À la fin de 2008, sur la scène internationale et à l’issue d’une enquête qui a fait grand bruit, Siemens a dû verser aux autorités américaines l’amende la plus élevée infligée jusqu’ici, soit 800 millions de dollars, ainsi qu’un montant semblable aux autorités allemandes chargées de l’application de la loi. Depuis, on s’attend à devoir payer des amendes astronomiques aux États‑Unis. Au Royaume‑Uni, la poursuite intentée contre BAE Systems ressort clairement du lot puisqu’elle s’est soldée par le paiement d’amendes aux autorités américaines et britanniques. Depuis, en vertu de la loi intitulée U.K. Bribery Act de 2011, il est maintenant possible d’imposer des amendes plus élevées au Royaume-Uni, et les restrictions relatives aux pénalités qui étaient prévues jusqu’alors ont été abolies.
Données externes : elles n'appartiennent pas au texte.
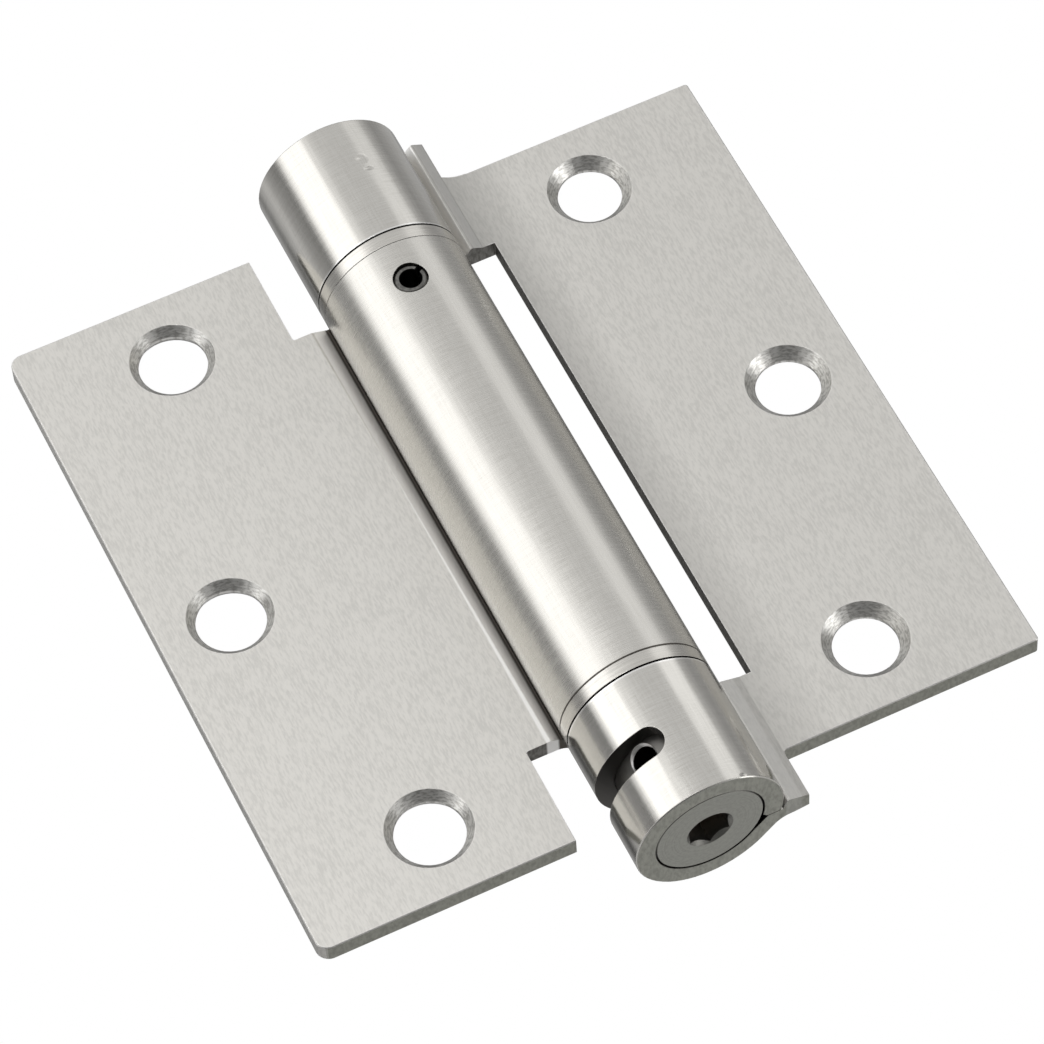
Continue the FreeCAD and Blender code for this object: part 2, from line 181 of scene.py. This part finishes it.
for name, lampSetup in studio["lamps"].items():
    data = bpy.data.lights.new(name, "AREA")
    data.shape = "RECTANGLE"
    data.size, data.size_y = lampSetup["size"]
    data.energy = lampSetup["power"]
    lamp = bpy.data.objects.new(name, data)
    lamp.location = lampSetup["place"]
    lamp.rotation_euler = (-Vector(lampSetup["place"])).to_track_quat("-Z", "Y").to_euler()
    lamp.visible_camera = False
    scene.collection.objects.link(lamp)

# pale to the camera, and darker round a spot on the camera's side to all other rays
floorSetup = {
    "height": -0.42, "halfSize": 6.0, "seen": 0.9, "lift": 0.35,
    "spot": (-0.25, -0.30), "spotEdge": (0.25, 0.75), "reflected": (0.22, 0.86),
}


def makeFloor(v):
    half = v["halfSize"]
    corners = [(x, y, v["height"]) for x, y in ((-half, -half), (half, -half), (half, half), (-half, half))]
    mesh = bpy.data.meshes.new("floor")
    mesh.from_pydata(corners, [], [(0, 1, 2, 3)])
    floor = bpy.data.objects.new("floor", mesh)
    scene.collection.objects.link(floor)

    material = bpy.data.materials.new("paleFloor")
    material.use_nodes = True
    tree = material.node_tree
    tree.nodes.clear()
    cameraRay = addNode(tree, "ShaderNodeLightPath").outputs["Is Camera Ray"]
    place = addNode(tree, "ShaderNodeTexCoord").outputs["Object"]
    away = vectorCalc(tree, "DISTANCE", place, (*v["spot"], v["height"]))["Value"]
    shade = mixValue(tree, zone(tree, away, v["spotEdge"]), *v["reflected"])
    shade = mixValue(tree, cameraRay, shade, v["seen"])
    diffuse = addNode(tree, "ShaderNodeBsdfDiffuse", {"Color": shade})
    lift = addNode(tree, "ShaderNodeEmission", {"Strength": product(tree, cameraRay, v["lift"])})
    both = addNode(tree, "ShaderNodeAddShader", {0: diffuse.outputs[0], 1: lift.outputs[0]})
    addNode(tree, "ShaderNodeOutputMaterial", {0: both.outputs[0]})
    mesh.materials.append(material)


makeFloor(floorSetup)
print("studio and floor made")


def scaled(tree, vector, factors):
    return vectorCalc(tree, "MULTIPLY", vector, factors)[0]


def distance(tree, x, y):
    flat = addNode(tree, "ShaderNodeCombineXYZ", {0: x, 1: y}).outputs[0]
    return vectorCalc(tree, "LENGTH", flat)["Value"]


# position in millimetres in the hinge's frame, its three parts, and the distance from the axis
def coordinates(tree):
    place = addNode(tree, "ShaderNodeTexCoord").outputs["Object"]
    place = scaled(tree, place, (1000, 1000, 1000))
    x, y, z = addNode(tree, "ShaderNodeSeparateXYZ", {0: place}).outputs
    return place, x, y, z, distance(tree, x, y)


# how much the true surface faces along x, y and z
def facing(tree):
    normal = addNode(tree, "ShaderNodeNewGeometry").outputs["True Normal"]
    turned = addNode(tree, "ShaderNodeVectorTransform", {0: normal},
                     convert_from="WORLD", convert_to="OBJECT").outputs[0]
    parts = addNode(tree, "ShaderNodeSeparateXYZ", {0: turned}).outputs
    return [calc(tree, "ABSOLUTE", part) for part in parts]


# noise with so many grains per millimetre along each axis
def grain(tree, place, stretch, detail=3):
    inputs = {"Vector": scaled(tree, place, stretch), "Scale": 1.0, "Detail": detail, "Roughness": 0.55}
    return addNode(tree, "ShaderNodeTexNoise", inputs).outputs["Fac"]


# a colour between a dark and a light one, by where the tone lies between its two limits
def shaded(tree, tone, limits, darkAndLight):
    return mixColor(tree, span(tree, tone, *limits), *darkAndLight)


def weighted(tree, values, shares):
    return calc(tree, "ADD", *[product(tree, value, share) for value, share in zip(values, shares)])


# 1 in the middle of an oval mark, 0 past its half sizes, all in millimetres
def mark(tree, place, middle, halfSizes):
    away = vectorCalc(tree, "SUBTRACT", place, middle)[0]
    away = scaled(tree, away, [1 / half for half in halfSizes])
    return span(tree, vectorCalc(tree, "LENGTH", away)["Value"], 1.0, 0.0)


def newMaterial(name):
    material = bpy.data.materials.new(name)
    material.use_nodes = True
    tree = material.node_tree
    tree.nodes.clear()
    surface = addNode(tree, "ShaderNodeBsdfPrincipled", {"Metallic": 1.0})
    addNode(tree, "ShaderNodeOutputMaterial", {0: surface.outputs[0]})
    return material, tree, surface


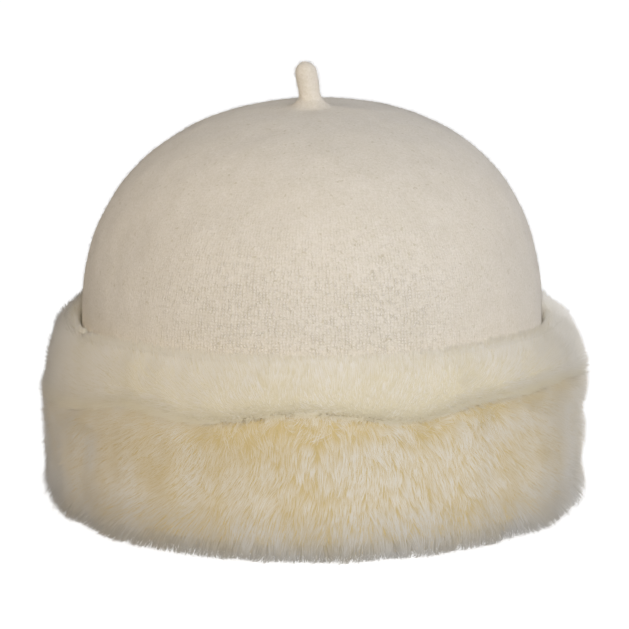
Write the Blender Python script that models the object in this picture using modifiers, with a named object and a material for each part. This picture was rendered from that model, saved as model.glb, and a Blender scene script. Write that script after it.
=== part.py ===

Non seulement la Loi sur la corruption ne renferme aucune prescription, mais elle confère aussi aux juges le pouvoir d’imposer des amendes illimitées aux entreprises. Comme nous l’avons mentionné précédemment, les dirigeants d’entreprises sont aussi passibles d’une peine d’emprisonnement maximale de 14 ans ou, s’il s’agit de gestes commis avant juin 2013, de cinq ans.

Conclusion

La poursuite de SNC‑Lavalin pour corruption d’agents publics étrangers et fraude pourrait bien s’avérer LA cause qui incitera les dirigeants et administrateurs de sociétés canadiennes à passer au peigne fin les activités de leurs entreprises étrangères, dont celles de leurs représentants, ainsi que leurs livres comptables et contrôles internes. On peut s’attendre à ce que cette poursuite incite les sociétés canadiennes qui exercent des activités outre-mer et qui, jusqu’ici, n’ont pas obéi aux rappels à l’ordre à mettre en place des programmes rigoureux de conformité à la législation anti-corruption.